§ Task:
Exactly the lines from the one with "Keep writing the" to the one with "self.base: Link = (0.0, 0.0, 0.0)", both included, are to be printed again; leave out the rest.

>>>>

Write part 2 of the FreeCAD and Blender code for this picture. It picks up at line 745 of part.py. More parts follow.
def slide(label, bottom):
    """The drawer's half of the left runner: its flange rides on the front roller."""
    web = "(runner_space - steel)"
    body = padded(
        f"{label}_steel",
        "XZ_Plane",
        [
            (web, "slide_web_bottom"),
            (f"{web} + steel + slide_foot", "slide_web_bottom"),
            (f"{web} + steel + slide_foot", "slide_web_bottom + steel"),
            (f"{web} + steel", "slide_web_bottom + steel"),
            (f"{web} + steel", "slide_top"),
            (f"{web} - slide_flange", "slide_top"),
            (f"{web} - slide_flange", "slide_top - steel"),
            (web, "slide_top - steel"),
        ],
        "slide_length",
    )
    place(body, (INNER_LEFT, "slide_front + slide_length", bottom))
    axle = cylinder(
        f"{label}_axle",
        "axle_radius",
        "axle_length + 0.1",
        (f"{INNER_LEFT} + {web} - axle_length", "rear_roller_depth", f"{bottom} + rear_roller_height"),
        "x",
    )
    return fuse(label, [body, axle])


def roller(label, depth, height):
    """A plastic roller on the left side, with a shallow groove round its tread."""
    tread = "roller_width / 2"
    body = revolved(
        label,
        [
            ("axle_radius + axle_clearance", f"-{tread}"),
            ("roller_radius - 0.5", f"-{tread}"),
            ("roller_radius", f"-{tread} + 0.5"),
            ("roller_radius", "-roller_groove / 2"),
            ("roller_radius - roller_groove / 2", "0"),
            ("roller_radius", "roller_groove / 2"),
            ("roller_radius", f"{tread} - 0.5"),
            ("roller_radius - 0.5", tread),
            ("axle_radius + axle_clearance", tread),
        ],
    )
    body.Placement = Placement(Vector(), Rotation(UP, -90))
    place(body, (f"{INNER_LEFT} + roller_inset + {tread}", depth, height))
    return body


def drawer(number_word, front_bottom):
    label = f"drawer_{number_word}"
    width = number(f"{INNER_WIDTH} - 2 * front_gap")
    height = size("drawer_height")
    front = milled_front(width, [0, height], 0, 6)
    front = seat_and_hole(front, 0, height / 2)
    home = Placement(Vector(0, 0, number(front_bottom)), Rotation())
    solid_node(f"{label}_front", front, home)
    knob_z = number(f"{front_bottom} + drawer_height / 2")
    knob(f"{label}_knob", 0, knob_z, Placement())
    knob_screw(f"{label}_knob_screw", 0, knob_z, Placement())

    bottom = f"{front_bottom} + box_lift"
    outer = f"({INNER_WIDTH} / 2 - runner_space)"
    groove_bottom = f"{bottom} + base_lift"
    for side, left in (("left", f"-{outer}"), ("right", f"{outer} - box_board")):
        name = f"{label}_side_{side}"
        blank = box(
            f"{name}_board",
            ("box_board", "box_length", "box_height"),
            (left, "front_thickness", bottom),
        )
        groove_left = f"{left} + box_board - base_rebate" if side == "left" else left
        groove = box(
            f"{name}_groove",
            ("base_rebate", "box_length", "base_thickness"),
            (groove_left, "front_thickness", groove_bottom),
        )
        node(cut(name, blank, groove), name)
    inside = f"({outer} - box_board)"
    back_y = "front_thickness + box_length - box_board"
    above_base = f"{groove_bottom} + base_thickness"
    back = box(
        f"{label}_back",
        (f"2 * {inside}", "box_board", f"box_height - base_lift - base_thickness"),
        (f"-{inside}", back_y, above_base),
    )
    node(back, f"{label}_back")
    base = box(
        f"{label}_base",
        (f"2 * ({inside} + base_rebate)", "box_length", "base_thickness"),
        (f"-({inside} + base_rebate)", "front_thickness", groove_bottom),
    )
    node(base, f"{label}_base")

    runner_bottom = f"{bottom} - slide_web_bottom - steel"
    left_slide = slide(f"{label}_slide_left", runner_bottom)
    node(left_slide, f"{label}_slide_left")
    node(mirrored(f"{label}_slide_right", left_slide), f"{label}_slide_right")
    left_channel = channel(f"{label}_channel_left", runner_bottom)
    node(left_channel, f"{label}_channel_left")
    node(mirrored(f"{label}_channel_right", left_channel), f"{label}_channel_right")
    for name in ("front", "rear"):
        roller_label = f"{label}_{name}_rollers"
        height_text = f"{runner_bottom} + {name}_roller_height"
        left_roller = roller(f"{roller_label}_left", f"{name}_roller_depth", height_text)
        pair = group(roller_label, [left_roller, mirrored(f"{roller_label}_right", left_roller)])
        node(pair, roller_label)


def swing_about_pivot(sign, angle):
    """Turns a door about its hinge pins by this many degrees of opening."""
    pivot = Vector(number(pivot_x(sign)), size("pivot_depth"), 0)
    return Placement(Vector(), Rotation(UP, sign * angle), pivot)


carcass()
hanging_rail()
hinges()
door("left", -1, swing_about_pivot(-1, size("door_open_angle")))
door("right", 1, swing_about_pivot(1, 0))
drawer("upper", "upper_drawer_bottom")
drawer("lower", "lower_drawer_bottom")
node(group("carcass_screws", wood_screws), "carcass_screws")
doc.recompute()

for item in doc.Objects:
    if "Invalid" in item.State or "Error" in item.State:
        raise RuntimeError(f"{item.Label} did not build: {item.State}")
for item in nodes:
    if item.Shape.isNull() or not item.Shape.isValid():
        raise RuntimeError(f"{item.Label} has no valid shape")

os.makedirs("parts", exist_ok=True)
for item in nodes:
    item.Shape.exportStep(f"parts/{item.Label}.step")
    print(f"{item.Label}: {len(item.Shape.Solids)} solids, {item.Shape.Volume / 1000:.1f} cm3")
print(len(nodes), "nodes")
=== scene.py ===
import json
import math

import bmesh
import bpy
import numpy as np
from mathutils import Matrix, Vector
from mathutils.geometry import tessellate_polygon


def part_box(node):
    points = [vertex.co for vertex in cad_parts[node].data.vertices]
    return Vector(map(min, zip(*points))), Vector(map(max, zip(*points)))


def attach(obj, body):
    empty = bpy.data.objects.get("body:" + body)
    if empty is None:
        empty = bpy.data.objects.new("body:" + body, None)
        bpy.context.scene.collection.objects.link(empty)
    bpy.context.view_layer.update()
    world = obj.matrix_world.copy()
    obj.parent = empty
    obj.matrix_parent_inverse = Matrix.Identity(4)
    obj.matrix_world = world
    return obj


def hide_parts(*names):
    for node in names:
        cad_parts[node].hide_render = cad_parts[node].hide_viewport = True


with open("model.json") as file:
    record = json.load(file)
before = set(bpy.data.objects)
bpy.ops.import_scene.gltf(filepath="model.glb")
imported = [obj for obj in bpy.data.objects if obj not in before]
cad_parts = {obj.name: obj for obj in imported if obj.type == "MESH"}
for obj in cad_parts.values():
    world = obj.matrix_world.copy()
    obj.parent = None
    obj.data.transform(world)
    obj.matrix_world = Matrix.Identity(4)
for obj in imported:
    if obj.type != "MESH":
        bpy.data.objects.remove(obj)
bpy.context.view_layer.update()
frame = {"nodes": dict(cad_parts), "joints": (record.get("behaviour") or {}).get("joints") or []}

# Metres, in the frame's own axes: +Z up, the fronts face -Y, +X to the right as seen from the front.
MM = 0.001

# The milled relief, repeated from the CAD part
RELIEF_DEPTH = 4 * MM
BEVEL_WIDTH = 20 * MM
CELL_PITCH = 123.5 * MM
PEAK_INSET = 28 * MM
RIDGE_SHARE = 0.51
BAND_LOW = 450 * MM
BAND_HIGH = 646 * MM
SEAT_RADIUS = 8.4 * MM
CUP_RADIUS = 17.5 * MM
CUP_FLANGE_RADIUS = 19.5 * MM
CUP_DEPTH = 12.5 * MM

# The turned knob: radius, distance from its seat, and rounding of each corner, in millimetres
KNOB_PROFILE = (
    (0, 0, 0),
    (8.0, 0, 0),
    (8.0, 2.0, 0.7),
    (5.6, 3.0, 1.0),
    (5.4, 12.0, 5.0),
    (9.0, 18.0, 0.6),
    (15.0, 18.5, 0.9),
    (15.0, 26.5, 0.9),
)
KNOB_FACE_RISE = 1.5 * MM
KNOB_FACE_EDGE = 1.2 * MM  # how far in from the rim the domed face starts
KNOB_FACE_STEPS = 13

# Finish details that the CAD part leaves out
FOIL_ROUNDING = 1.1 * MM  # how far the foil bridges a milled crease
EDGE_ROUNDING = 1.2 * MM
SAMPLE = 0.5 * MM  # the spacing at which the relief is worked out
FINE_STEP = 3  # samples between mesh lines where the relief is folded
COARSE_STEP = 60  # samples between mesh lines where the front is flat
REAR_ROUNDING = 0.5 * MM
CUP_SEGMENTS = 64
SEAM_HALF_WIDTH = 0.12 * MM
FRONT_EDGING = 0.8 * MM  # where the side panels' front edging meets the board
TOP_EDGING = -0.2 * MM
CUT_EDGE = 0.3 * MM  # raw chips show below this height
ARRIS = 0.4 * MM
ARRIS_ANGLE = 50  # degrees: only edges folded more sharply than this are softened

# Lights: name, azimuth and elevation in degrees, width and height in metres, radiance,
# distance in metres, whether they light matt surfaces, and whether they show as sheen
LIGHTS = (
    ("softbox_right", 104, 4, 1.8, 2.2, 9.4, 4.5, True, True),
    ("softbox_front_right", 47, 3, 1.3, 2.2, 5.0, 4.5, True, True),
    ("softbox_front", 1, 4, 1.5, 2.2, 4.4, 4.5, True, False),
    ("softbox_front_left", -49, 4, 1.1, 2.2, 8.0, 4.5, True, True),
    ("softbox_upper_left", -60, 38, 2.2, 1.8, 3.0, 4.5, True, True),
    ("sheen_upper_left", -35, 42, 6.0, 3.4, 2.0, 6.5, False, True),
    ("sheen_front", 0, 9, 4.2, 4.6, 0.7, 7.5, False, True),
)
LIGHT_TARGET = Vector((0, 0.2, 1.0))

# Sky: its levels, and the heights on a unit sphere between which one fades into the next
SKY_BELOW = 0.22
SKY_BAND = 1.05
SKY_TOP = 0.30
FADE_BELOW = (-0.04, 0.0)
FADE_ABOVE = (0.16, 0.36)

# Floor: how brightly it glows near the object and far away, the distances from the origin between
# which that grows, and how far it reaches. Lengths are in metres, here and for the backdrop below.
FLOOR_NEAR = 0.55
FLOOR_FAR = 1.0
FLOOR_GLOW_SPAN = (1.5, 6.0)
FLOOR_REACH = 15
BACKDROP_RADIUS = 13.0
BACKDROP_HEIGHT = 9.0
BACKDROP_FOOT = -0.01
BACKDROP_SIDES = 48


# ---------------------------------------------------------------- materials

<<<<
>>>>

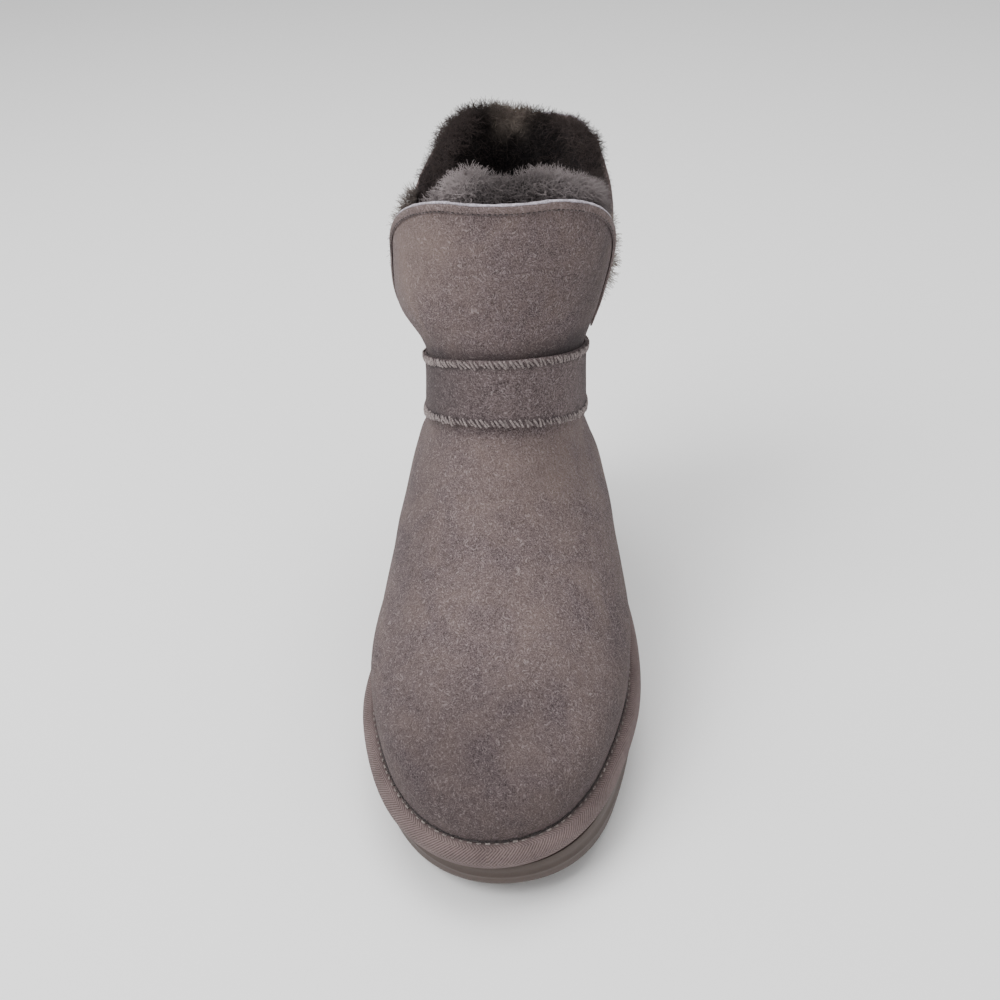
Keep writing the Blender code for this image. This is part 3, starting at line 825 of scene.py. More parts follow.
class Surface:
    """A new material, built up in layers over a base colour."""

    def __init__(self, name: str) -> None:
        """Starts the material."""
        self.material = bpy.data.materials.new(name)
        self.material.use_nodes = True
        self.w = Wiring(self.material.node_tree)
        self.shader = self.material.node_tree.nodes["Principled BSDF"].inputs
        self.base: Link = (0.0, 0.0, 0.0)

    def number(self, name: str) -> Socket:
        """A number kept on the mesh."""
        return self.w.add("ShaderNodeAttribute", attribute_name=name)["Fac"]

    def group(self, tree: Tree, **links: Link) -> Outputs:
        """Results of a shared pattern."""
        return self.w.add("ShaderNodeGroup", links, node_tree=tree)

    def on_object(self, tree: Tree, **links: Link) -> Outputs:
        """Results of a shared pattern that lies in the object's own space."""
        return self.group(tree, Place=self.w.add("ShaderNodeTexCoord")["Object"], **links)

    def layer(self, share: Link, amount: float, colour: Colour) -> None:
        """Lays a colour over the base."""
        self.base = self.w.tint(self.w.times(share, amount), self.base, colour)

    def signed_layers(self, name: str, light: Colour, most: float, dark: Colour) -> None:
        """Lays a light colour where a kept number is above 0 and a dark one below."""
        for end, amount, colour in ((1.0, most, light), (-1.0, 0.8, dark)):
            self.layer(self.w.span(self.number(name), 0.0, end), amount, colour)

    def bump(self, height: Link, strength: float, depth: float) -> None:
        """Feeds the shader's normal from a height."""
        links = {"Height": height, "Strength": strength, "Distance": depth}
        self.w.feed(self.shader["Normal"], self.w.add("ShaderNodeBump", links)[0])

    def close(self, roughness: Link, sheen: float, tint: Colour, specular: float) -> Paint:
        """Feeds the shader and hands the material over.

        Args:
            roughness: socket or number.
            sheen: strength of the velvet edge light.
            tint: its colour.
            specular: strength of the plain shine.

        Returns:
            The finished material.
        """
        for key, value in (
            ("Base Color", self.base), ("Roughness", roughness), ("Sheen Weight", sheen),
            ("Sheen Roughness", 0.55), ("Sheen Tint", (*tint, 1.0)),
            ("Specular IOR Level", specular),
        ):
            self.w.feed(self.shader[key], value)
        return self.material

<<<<

§ Exercise output:
Keep writing the Blender code for this image. This is part 3, starting at line 825 of scene.py. More parts follow.
class Surface:
    """A new material, built up in layers over a base colour."""

    def __init__(self, name: str) -> None:
        """Starts the material."""
        self.material = bpy.data.materials.new(name)
        self.material.use_nodes = True
        self.w = Wiring(self.material.node_tree)
        self.shader = self.material.node_tree.nodes["Principled BSDF"].inputs
        self.base: Link = (0.0, 0.0, 0.0)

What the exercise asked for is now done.